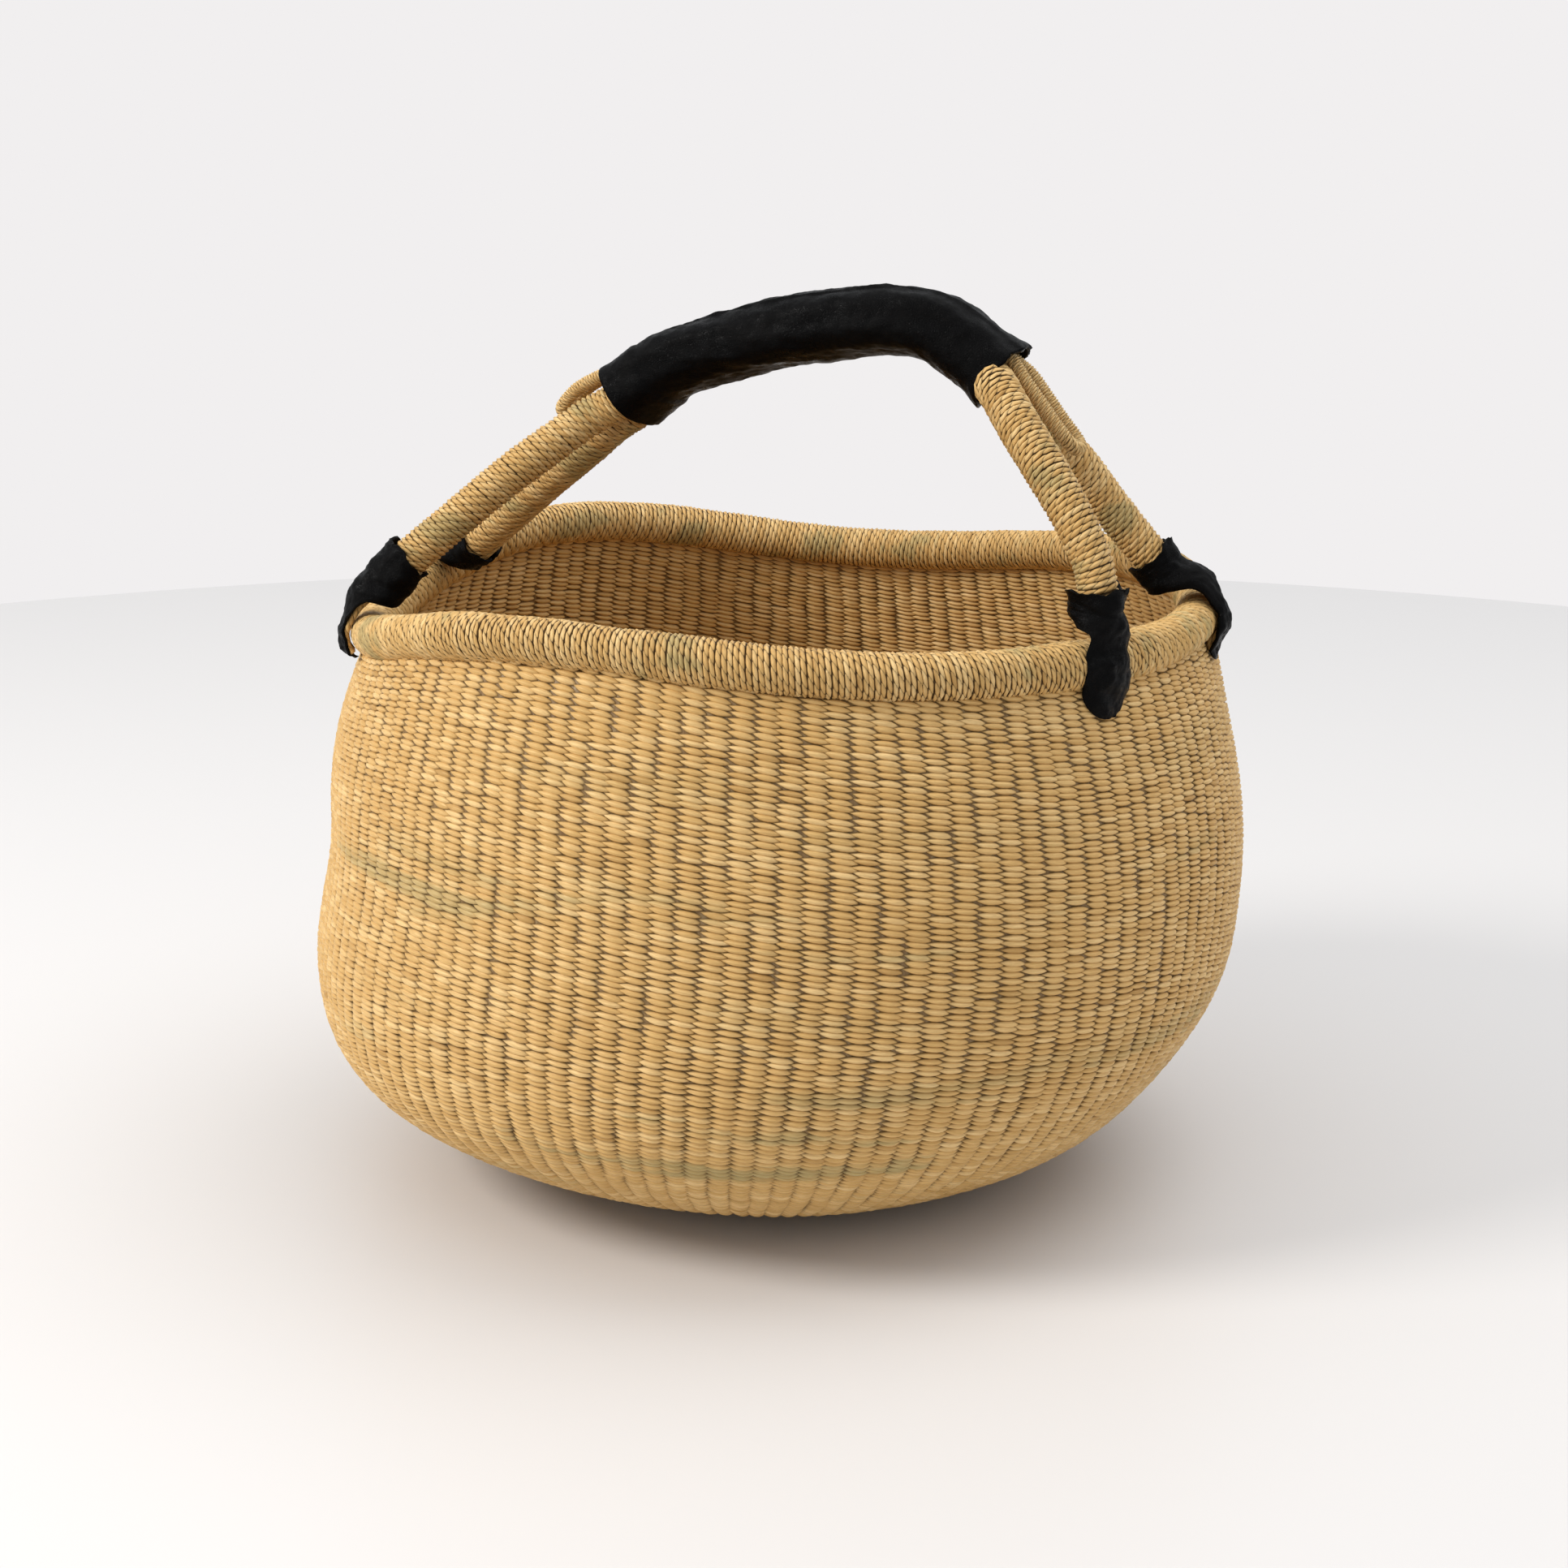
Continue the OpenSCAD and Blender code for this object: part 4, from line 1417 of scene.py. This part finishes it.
# ---------------------------------------------------------------- stage
def plain_material(name, rgb, roughness):
    material, w, shader = new_material(name)
    shader.inputs["Base Color"].default_value = (*rgb, 1.0)
    shader.inputs["Roughness"].default_value = roughness
    return material


def area_light(name, place, target, size, power, tint):
    data = bpy.data.lights.new(name, "AREA")
    data.shape = "DISK"
    data.size, data.energy, data.color = size, power, tint
    lamp = link(name, data)
    lamp.location = place
    lamp.rotation_euler = (Vector(target) - Vector(place)).to_track_quat("-Z", "Y").to_euler()


STRAIGHT_UP = 90
FLOOR_Z = -0.6 * MM


class BASKET_OT_stage(bpy.types.Operator):
    """Sets the pale floor, the soft light and the camera"""

    bl_idname = "basket.stage"
    bl_label = "Stage"

    def execute(self, context):
        stage, scene = settings().stage, context.scene
        bm = bmesh.new()
        bmesh.ops.create_circle(bm, cap_ends=True, radius=stage.floor_radius, segments=128)
        mesh = bpy.data.meshes.new("floor")
        bm.to_mesh(mesh)
        bm.free()
        mesh.materials.append(plain_material("pale_floor", (0.72, 0.70, 0.685), 0.45))
        floor = link("floor", mesh)
        floor.location.z = FLOOR_Z

        turn = math.radians(stage.camera_turn)
        right = Vector((math.cos(turn), math.sin(turn), 0))
        ahead = Vector((-math.sin(turn), math.cos(turn), 0))

        def seen(x, y, z):
            return right * x + ahead * y + Vector((0, 0, z))

        world = bpy.data.worlds.new("studio")
        scene.world = world
        world.use_nodes = True
        w = Wiring(world.node_tree)
        world.node_tree.nodes.clear()
        _, _, high = w.split(w.add("ShaderNodeTexCoord").outputs["Generated"])
        inputs = {"Color": (0.95, 0.97, 1.0, 1.0), "Strength": w.span(high, -0.4, 0.9, 0.34, 0.98)}
        fill = w.out("ShaderNodeBackground", None, inputs)
        inputs = {"Color": (0.88, 0.862, 0.865, 1.0), "Strength": 1.0}
        plain = w.out("ShaderNodeBackground", None, inputs)
        camera_ray = w.out("ShaderNodeLightPath", name="Is Camera Ray")
        both = w.out("ShaderNodeMixShader", None, {0: camera_ray, 1: fill, 2: plain})
        w.put(w.add("ShaderNodeOutputWorld").inputs["Surface"], both)

        middle = (0, 0, 0.2)
        area_light("key", seen(-1.9, -0.75, 1.6), middle, 0.9, 39, (1.0, 0.97, 0.93))
        area_light("top", seen(0.9, 0.1, 1.9), middle, 1.6, 11, (1.0, 1.0, 1.0))

        data = bpy.data.cameras.new("camera")
        data.lens, data.sensor_width = stage.lens, 36
        camera = link("camera", data)
        camera.location = seen(0.0129, -stage.camera_distance, stage.camera_height)
        camera.rotation_euler = (math.radians(STRAIGHT_UP - stage.camera_pitch), 0, turn)
        scene.camera = camera
        scene.view_settings.view_transform = "Standard"
        return {"FINISHED"}

# ---------------------------------------------------------------- panel and registration
OPERATORS = (
    BASKET_OT_wall_outside,
    BASKET_OT_wall_inside,
    BASKET_OT_base,
    BASKET_OT_stakes,
    BASKET_OT_rim,
    BASKET_OT_handle,
    BASKET_OT_link,
    BASKET_OT_grip,
    BASKET_OT_foot_cords,
    BASKET_OT_foot_leathers,
    BASKET_OT_cores,
    BASKET_OT_stage,
)


class BASKET_PT_panel(bpy.types.Panel):
    """Lists the basket's pieces"""

    bl_idname = "BASKET_PT_panel"
    bl_label = "Twined basket"
    bl_space_type = "VIEW_3D"
    bl_region_type = "UI"
    bl_category = "Basket"

    def draw(self, context):
        for operator in OPERATORS:
            self.layout.operator(operator.bl_idname)
        for group in ("shape", "weave", "wraps", "colours", "stage"):
            box = self.layout.box()
            values = getattr(context.scene.basket, group)
            for key in values.__annotations__:
                box.prop(values, key)


GROUPS = (BasketShape, BasketWeave, BasketWraps, BasketColours, BasketStage, BasketSettings)
CLASSES = (*GROUPS, *OPERATORS, BASKET_PT_panel)


def register():
    for kind in CLASSES:
        bpy.utils.register_class(kind)
    bpy.types.Scene.basket = PointerProperty(type=BasketSettings)


def unregister():
    del bpy.types.Scene.basket
    for kind in reversed(CLASSES):
        bpy.utils.unregister_class(kind)


def main():
    register()
    for operator in OPERATORS:
        group, name = operator.bl_idname.split(".")
        getattr(getattr(bpy.ops, group), name)()


if __name__ == "__main__":
    main()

_Exercise goal:_ Write out all the lines again, exactly as they are.

_Full response:_
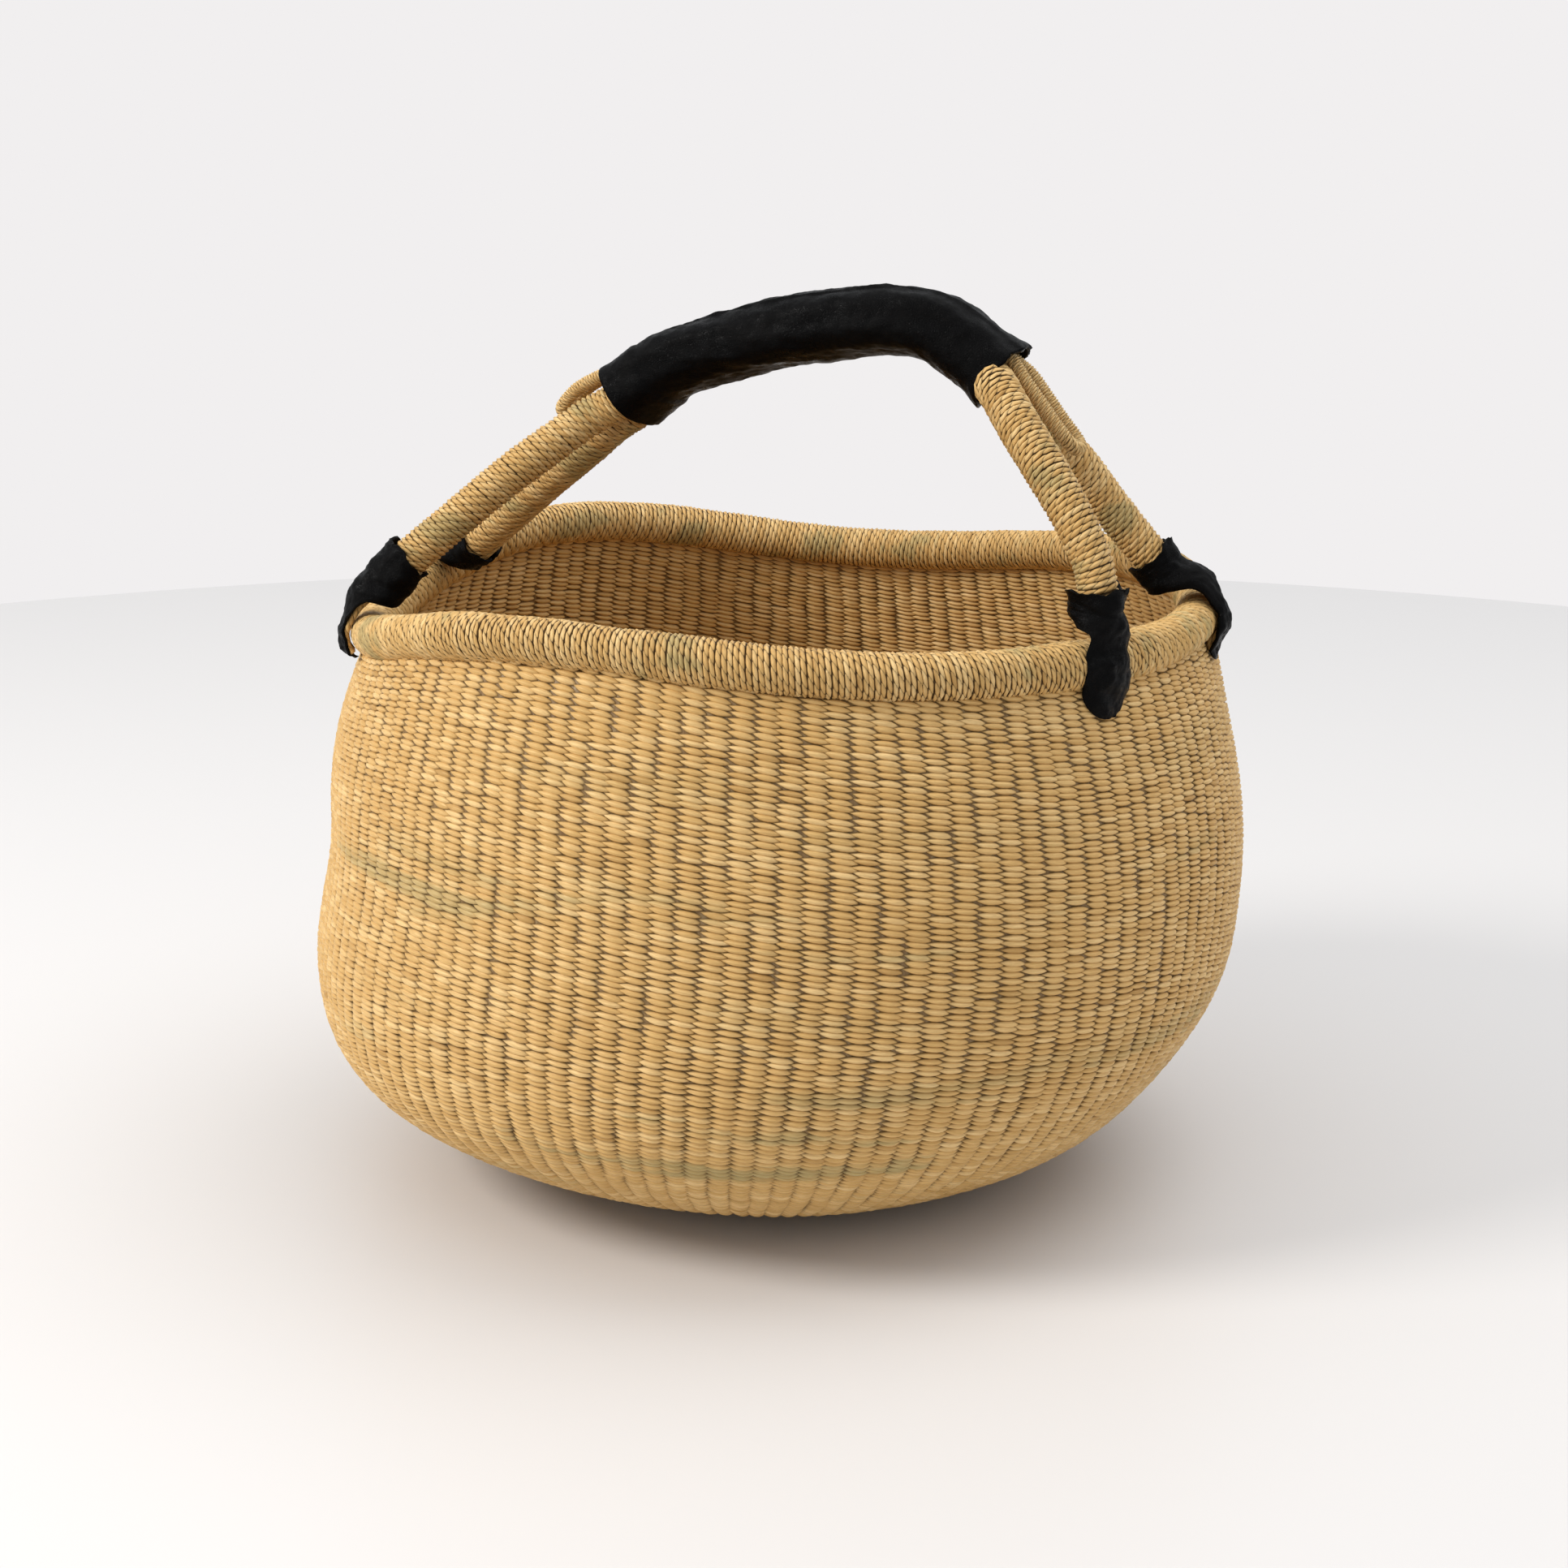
Continue the OpenSCAD and Blender code for this object: part 4, from line 1417 of scene.py. This part finishes it.
# ---------------------------------------------------------------- stage
def plain_material(name, rgb, roughness):
    material, w, shader = new_material(name)
    shader.inputs["Base Color"].default_value = (*rgb, 1.0)
    shader.inputs["Roughness"].default_value = roughness
    return material


def area_light(name, place, target, size, power, tint):
    data = bpy.data.lights.new(name, "AREA")
    data.shape = "DISK"
    data.size, data.energy, data.color = size, power, tint
    lamp = link(name, data)
    lamp.location = place
    lamp.rotation_euler = (Vector(target) - Vector(place)).to_track_quat("-Z", "Y").to_euler()


STRAIGHT_UP = 90
FLOOR_Z = -0.6 * MM


class BASKET_OT_stage(bpy.types.Operator):
    """Sets the pale floor, the soft light and the camera"""

    bl_idname = "basket.stage"
    bl_label = "Stage"

    def execute(self, context):
        stage, scene = settings().stage, context.scene
        bm = bmesh.new()
        bmesh.ops.create_circle(bm, cap_ends=True, radius=stage.floor_radius, segments=128)
        mesh = bpy.data.meshes.new("floor")
        bm.to_mesh(mesh)
        bm.free()
        mesh.materials.append(plain_material("pale_floor", (0.72, 0.70, 0.685), 0.45))
        floor = link("floor", mesh)
        floor.location.z = FLOOR_Z

        turn = math.radians(stage.camera_turn)
        right = Vector((math.cos(turn), math.sin(turn), 0))
        ahead = Vector((-math.sin(turn), math.cos(turn), 0))

        def seen(x, y, z):
            return right * x + ahead * y + Vector((0, 0, z))

        world = bpy.data.worlds.new("studio")
        scene.world = world
        world.use_nodes = True
        w = Wiring(world.node_tree)
        world.node_tree.nodes.clear()
        _, _, high = w.split(w.add("ShaderNodeTexCoord").outputs["Generated"])
        inputs = {"Color": (0.95, 0.97, 1.0, 1.0), "Strength": w.span(high, -0.4, 0.9, 0.34, 0.98)}
        fill = w.out("ShaderNodeBackground", None, inputs)
        inputs = {"Color": (0.88, 0.862, 0.865, 1.0), "Strength": 1.0}
        plain = w.out("ShaderNodeBackground", None, inputs)
        camera_ray = w.out("ShaderNodeLightPath", name="Is Camera Ray")
        both = w.out("ShaderNodeMixShader", None, {0: camera_ray, 1: fill, 2: plain})
        w.put(w.add("ShaderNodeOutputWorld").inputs["Surface"], both)

        middle = (0, 0, 0.2)
        area_light("key", seen(-1.9, -0.75, 1.6), middle, 0.9, 39, (1.0, 0.97, 0.93))
        area_light("top", seen(0.9, 0.1, 1.9), middle, 1.6, 11, (1.0, 1.0, 1.0))

        data = bpy.data.cameras.new("camera")
        data.lens, data.sensor_width = stage.lens, 36
        camera = link("camera", data)
        camera.location = seen(0.0129, -stage.camera_distance, stage.camera_height)
        camera.rotation_euler = (math.radians(STRAIGHT_UP - stage.camera_pitch), 0, turn)
        scene.camera = camera
        scene.view_settings.view_transform = "Standard"
        return {"FINISHED"}

# ---------------------------------------------------------------- panel and registration
OPERATORS = (
    BASKET_OT_wall_outside,
    BASKET_OT_wall_inside,
    BASKET_OT_base,
    BASKET_OT_stakes,
    BASKET_OT_rim,
    BASKET_OT_handle,
    BASKET_OT_link,
    BASKET_OT_grip,
    BASKET_OT_foot_cords,
    BASKET_OT_foot_leathers,
    BASKET_OT_cores,
    BASKET_OT_stage,
)


class BASKET_PT_panel(bpy.types.Panel):
    """Lists the basket's pieces"""

    bl_idname = "BASKET_PT_panel"
    bl_label = "Twined basket"
    bl_space_type = "VIEW_3D"
    bl_region_type = "UI"
    bl_category = "Basket"

    def draw(self, context):
        for operator in OPERATORS:
            self.layout.operator(operator.bl_idname)
        for group in ("shape", "weave", "wraps", "colours", "stage"):
            box = self.layout.box()
            values = getattr(context.scene.basket, group)
            for key in values.__annotations__:
                box.prop(values, key)


GROUPS = (BasketShape, BasketWeave, BasketWraps, BasketColours, BasketStage, BasketSettings)
CLASSES = (*GROUPS, *OPERATORS, BASKET_PT_panel)


def register():
    for kind in CLASSES:
        bpy.utils.register_class(kind)
    bpy.types.Scene.basket = PointerProperty(type=BasketSettings)


def unregister():
    del bpy.types.Scene.basket
    for kind in reversed(CLASSES):
        bpy.utils.unregister_class(kind)


def main():
    register()
    for operator in OPERATORS:
        group, name = operator.bl_idname.split(".")
        getattr(getattr(bpy.ops, group), name)()


if __name__ == "__main__":
    main()